**Short problem**
Go through the lines below and copy each one that holds the string "More".

**Information given**
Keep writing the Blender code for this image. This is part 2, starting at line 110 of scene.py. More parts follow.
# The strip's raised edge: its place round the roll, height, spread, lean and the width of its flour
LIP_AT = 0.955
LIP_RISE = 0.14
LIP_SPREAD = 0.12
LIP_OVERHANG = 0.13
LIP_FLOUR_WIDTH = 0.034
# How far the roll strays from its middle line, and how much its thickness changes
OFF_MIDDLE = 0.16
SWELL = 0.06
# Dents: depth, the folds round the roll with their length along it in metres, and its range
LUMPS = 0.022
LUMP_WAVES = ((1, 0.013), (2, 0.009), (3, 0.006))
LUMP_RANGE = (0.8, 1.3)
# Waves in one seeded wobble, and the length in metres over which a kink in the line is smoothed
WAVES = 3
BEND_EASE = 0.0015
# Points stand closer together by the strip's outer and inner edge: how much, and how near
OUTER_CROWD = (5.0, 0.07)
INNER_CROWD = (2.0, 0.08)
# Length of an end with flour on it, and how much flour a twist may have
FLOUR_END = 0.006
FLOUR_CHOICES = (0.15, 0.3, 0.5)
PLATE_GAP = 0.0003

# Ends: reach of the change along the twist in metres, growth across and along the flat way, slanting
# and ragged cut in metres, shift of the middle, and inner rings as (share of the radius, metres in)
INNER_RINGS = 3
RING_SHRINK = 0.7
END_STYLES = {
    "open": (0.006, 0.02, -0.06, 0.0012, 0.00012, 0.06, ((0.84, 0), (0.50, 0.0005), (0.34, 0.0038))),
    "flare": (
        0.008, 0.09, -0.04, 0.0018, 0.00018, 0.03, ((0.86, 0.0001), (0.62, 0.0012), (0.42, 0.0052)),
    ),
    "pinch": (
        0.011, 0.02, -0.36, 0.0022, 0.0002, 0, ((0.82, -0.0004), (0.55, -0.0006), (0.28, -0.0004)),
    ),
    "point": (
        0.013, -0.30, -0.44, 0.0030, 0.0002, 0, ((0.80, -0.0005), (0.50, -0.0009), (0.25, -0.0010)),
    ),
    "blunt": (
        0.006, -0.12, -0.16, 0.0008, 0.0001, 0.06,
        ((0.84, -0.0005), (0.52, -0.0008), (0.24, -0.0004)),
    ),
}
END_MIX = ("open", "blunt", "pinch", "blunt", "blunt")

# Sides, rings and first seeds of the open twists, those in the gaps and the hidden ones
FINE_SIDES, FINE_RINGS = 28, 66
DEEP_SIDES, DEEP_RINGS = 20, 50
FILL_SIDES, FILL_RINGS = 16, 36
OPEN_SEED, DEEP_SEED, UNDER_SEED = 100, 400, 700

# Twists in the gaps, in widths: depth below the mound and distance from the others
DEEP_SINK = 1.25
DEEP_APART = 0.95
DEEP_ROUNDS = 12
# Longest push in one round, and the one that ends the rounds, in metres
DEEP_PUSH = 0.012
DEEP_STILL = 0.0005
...
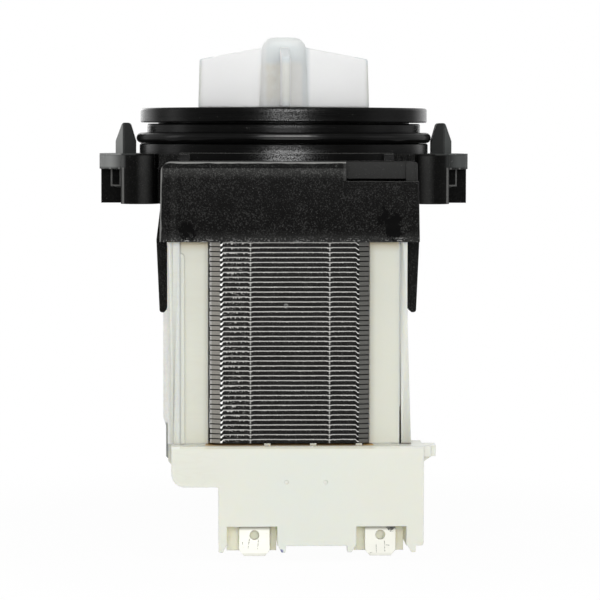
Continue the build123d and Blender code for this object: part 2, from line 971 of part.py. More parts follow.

**Correct answer**
Keep writing the Blender code for this image. This is part 2, starting at line 110 of scene.py. More parts follow.
Continue the build123d and Blender code for this object: part 2, from line 971 of part.py. More parts follow.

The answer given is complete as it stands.